GIVEN REQUEST: Starting from the line that contains "fine = (HOLLOW_FULLNESS, HOLLOW_SEGMENTS, HOLLOW_RINGS)", copy every line exactly until the line that contains "imported = [obj", which is also included.

※ ※ ※

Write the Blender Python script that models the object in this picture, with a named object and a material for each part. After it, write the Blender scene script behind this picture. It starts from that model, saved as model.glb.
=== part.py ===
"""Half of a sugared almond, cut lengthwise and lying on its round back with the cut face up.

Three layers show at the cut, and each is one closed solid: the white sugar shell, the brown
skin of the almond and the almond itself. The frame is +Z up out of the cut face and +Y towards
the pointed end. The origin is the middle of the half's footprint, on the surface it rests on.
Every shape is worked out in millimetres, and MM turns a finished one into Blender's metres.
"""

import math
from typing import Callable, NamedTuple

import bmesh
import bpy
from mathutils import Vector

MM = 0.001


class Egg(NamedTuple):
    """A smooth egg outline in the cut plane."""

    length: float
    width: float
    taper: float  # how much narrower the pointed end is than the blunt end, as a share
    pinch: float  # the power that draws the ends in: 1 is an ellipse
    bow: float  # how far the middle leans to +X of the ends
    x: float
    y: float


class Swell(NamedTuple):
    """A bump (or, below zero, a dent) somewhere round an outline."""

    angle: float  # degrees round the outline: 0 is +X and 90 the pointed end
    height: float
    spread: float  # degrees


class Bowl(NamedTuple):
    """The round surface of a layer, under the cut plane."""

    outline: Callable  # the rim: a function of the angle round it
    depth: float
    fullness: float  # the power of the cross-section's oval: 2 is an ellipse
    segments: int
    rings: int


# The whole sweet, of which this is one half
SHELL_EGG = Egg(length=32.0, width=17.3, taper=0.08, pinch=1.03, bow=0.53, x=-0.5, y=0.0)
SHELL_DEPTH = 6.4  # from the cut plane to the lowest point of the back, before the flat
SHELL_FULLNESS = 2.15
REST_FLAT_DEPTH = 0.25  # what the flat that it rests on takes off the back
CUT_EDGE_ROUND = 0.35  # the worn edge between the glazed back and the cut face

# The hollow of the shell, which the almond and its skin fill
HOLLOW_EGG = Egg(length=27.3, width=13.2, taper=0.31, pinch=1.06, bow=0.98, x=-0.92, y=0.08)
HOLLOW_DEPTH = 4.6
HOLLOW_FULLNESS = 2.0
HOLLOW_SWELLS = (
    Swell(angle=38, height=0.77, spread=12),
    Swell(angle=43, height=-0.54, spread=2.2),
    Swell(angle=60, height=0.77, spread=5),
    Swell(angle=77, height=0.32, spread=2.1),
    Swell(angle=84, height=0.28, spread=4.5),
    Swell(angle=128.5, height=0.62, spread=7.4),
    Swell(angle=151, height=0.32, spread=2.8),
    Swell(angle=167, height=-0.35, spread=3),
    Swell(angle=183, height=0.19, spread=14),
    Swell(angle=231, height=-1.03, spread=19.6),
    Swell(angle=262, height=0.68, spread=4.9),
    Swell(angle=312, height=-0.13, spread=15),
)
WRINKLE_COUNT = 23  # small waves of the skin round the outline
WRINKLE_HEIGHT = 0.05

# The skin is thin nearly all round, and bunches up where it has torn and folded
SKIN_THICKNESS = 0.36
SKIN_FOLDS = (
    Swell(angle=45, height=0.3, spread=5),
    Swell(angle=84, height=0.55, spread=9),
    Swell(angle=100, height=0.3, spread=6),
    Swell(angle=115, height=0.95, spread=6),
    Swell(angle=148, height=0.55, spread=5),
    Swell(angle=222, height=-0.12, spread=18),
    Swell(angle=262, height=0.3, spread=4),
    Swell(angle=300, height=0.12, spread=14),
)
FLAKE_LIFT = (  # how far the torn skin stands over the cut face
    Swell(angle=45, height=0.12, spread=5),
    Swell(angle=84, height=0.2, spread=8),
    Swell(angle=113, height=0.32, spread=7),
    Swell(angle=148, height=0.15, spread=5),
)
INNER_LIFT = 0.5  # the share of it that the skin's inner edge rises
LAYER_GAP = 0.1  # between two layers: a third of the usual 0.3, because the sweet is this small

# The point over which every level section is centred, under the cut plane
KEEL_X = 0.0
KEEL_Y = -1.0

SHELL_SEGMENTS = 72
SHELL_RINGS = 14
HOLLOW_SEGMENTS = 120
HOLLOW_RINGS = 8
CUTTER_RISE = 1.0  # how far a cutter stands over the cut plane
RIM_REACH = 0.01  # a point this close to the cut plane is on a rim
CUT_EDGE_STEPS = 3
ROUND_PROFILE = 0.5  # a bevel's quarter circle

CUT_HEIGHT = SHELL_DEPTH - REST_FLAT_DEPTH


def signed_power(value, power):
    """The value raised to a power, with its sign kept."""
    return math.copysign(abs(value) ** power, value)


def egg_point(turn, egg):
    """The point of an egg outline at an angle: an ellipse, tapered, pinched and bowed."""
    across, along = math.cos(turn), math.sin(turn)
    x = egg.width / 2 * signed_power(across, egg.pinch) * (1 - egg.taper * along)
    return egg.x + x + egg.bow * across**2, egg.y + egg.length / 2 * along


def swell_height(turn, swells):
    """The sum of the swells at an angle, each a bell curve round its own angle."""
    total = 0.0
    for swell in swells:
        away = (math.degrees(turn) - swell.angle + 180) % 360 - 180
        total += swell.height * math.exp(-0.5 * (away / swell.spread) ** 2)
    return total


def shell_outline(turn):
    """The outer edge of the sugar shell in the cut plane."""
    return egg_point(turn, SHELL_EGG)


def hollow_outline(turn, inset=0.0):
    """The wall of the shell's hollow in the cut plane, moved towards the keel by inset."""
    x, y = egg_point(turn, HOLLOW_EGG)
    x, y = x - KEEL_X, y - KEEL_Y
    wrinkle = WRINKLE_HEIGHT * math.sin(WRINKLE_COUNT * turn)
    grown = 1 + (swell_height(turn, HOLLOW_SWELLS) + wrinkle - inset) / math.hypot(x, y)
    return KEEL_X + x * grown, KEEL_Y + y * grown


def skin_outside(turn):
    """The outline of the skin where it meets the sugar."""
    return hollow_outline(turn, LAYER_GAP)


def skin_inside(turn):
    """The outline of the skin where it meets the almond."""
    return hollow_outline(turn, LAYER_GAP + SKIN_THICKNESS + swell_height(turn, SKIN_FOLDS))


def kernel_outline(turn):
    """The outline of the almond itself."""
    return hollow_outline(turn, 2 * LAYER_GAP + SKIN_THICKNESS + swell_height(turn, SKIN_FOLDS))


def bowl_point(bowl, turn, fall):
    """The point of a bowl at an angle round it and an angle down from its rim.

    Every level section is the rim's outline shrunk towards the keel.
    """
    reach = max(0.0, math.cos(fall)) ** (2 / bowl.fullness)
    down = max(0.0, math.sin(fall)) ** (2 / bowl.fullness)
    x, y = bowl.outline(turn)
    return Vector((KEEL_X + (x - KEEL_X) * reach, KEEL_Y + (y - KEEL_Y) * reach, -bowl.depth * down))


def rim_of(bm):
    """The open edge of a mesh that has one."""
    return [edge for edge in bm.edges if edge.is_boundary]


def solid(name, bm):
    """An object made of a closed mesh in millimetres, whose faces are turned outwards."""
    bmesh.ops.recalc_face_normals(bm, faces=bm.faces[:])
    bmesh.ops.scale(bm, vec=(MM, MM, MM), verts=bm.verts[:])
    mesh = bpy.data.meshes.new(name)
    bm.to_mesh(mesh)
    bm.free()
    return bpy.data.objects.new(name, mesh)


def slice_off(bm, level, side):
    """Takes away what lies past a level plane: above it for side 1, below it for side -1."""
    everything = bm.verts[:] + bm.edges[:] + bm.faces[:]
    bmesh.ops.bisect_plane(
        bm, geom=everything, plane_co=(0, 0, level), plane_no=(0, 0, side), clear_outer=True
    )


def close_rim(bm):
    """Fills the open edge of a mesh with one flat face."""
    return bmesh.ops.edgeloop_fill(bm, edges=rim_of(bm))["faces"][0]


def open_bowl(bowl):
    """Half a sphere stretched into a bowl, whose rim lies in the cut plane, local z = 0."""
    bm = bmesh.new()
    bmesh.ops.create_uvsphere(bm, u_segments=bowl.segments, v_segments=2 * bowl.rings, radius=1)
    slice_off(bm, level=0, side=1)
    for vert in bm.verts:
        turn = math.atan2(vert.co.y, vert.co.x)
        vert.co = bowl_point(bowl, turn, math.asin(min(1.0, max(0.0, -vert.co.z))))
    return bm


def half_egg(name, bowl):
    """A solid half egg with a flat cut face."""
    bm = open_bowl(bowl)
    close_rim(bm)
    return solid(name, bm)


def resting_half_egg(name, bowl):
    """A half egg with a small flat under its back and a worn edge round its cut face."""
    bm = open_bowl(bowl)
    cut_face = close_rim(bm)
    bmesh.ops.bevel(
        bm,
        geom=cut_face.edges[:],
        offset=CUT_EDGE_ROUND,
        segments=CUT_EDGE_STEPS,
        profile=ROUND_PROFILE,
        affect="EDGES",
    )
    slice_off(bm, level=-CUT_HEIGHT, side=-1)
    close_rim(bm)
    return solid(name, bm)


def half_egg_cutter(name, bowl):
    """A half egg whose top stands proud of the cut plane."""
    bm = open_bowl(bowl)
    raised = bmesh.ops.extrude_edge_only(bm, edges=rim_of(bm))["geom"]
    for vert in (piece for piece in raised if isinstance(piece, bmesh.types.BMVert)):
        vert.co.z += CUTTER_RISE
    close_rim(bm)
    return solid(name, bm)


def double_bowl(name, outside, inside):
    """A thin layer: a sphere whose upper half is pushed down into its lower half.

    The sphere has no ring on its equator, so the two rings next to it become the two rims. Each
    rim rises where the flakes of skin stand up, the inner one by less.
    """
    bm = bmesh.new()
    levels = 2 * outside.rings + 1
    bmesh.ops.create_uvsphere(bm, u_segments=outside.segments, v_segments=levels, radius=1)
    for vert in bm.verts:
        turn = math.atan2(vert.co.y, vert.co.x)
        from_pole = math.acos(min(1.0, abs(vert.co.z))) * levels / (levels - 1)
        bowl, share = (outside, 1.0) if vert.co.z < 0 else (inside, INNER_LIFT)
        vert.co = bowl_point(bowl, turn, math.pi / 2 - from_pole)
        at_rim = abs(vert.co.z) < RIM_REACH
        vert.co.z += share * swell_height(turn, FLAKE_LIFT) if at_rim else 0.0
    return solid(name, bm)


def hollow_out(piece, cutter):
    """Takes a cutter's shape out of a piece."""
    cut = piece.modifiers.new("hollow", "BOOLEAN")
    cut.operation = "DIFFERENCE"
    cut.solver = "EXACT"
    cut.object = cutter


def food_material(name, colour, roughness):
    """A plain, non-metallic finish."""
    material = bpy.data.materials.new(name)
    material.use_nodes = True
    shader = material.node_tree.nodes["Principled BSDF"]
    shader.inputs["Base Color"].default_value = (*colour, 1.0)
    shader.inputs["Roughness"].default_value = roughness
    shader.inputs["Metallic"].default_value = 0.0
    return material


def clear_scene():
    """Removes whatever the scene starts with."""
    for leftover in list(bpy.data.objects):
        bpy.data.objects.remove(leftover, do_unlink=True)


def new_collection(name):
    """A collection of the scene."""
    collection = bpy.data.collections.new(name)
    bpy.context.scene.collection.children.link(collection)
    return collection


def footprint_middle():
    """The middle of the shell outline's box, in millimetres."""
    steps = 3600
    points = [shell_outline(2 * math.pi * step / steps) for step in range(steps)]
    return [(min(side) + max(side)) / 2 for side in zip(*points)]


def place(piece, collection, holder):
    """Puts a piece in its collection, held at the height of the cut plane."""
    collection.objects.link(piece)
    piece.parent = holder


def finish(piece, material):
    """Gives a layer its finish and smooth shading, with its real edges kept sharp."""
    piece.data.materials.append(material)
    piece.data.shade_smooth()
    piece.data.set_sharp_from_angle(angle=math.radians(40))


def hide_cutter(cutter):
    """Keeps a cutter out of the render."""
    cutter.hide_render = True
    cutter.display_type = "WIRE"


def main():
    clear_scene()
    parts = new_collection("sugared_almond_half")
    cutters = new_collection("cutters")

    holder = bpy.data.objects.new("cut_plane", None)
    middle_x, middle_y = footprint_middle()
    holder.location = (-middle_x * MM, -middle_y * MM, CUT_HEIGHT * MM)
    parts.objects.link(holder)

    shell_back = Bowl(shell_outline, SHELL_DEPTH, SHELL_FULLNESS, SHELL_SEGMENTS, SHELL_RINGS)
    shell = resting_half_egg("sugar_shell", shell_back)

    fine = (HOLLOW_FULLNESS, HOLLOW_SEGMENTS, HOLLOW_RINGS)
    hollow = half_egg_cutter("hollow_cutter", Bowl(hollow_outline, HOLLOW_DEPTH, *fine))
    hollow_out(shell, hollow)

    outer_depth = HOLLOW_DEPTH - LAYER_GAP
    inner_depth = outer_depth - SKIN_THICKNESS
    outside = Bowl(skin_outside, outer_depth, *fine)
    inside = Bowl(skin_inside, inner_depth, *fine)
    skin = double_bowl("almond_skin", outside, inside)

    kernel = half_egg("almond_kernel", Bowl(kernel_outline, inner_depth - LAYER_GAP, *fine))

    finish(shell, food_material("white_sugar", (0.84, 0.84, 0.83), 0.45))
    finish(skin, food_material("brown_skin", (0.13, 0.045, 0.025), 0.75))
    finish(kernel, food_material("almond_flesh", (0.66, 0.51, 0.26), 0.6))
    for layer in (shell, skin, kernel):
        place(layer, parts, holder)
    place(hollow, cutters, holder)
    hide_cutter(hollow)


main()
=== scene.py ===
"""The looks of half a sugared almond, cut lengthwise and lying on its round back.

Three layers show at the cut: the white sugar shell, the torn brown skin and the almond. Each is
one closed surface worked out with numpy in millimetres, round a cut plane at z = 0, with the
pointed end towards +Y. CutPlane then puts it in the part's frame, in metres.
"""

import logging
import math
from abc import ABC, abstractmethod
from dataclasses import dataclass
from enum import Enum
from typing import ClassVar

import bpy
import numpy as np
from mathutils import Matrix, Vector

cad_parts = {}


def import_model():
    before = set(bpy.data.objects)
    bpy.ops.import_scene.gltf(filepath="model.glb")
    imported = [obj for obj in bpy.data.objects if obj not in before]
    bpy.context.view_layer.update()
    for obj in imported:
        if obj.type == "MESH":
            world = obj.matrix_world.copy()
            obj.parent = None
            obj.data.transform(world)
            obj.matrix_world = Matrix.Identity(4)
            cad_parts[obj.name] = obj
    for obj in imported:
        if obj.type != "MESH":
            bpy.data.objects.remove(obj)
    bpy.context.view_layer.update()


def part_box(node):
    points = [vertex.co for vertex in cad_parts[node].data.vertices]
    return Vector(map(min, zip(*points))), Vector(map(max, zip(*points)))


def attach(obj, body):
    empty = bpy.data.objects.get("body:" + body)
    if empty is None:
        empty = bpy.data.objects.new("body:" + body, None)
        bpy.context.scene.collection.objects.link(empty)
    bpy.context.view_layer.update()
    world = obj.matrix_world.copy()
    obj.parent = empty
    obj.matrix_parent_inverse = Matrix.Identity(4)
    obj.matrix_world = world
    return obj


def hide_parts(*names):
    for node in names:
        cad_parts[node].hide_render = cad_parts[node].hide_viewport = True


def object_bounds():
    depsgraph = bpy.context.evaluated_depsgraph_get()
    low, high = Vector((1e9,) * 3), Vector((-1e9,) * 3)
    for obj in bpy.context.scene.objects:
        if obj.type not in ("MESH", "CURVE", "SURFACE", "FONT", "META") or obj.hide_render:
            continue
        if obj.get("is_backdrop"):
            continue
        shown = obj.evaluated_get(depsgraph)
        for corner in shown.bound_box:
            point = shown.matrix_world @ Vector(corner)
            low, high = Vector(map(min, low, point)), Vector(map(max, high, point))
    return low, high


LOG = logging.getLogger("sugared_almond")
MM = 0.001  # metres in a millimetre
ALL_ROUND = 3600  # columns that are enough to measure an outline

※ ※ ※

WRITTEN RESPONSE:
    fine = (HOLLOW_FULLNESS, HOLLOW_SEGMENTS, HOLLOW_RINGS)
    hollow = half_egg_cutter("hollow_cutter", Bowl(hollow_outline, HOLLOW_DEPTH, *fine))
    hollow_out(shell, hollow)

    outer_depth = HOLLOW_DEPTH - LAYER_GAP
    inner_depth = outer_depth - SKIN_THICKNESS
    outside = Bowl(skin_outside, outer_depth, *fine)
    inside = Bowl(skin_inside, inner_depth, *fine)
    skin = double_bowl("almond_skin", outside, inside)

    kernel = half_egg("almond_kernel", Bowl(kernel_outline, inner_depth - LAYER_GAP, *fine))

    finish(shell, food_material("white_sugar", (0.84, 0.84, 0.83), 0.45))
    finish(skin, food_material("brown_skin", (0.13, 0.045, 0.025), 0.75))
    finish(kernel, food_material("almond_flesh", (0.66, 0.51, 0.26), 0.6))
    for layer in (shell, skin, kernel):
        place(layer, parts, holder)
    place(hollow, cutters, holder)
    hide_cutter(hollow)


main()
=== scene.py ===
"""The looks of half a sugared almond, cut lengthwise and lying on its round back.

Three layers show at the cut: the white sugar shell, the torn brown skin and the almond. Each is
one closed surface worked out with numpy in millimetres, round a cut plane at z = 0, with the
pointed end towards +Y. CutPlane then puts it in the part's frame, in metres.
"""

import logging
import math
from abc import ABC, abstractmethod
from dataclasses import dataclass
from enum import Enum
from typing import ClassVar

import bpy
import numpy as np
from mathutils import Matrix, Vector

cad_parts = {}


def import_model():
    before = set(bpy.data.objects)
    bpy.ops.import_scene.gltf(filepath="model.glb")
    imported = [obj for obj in bpy.data.objects if obj not in before]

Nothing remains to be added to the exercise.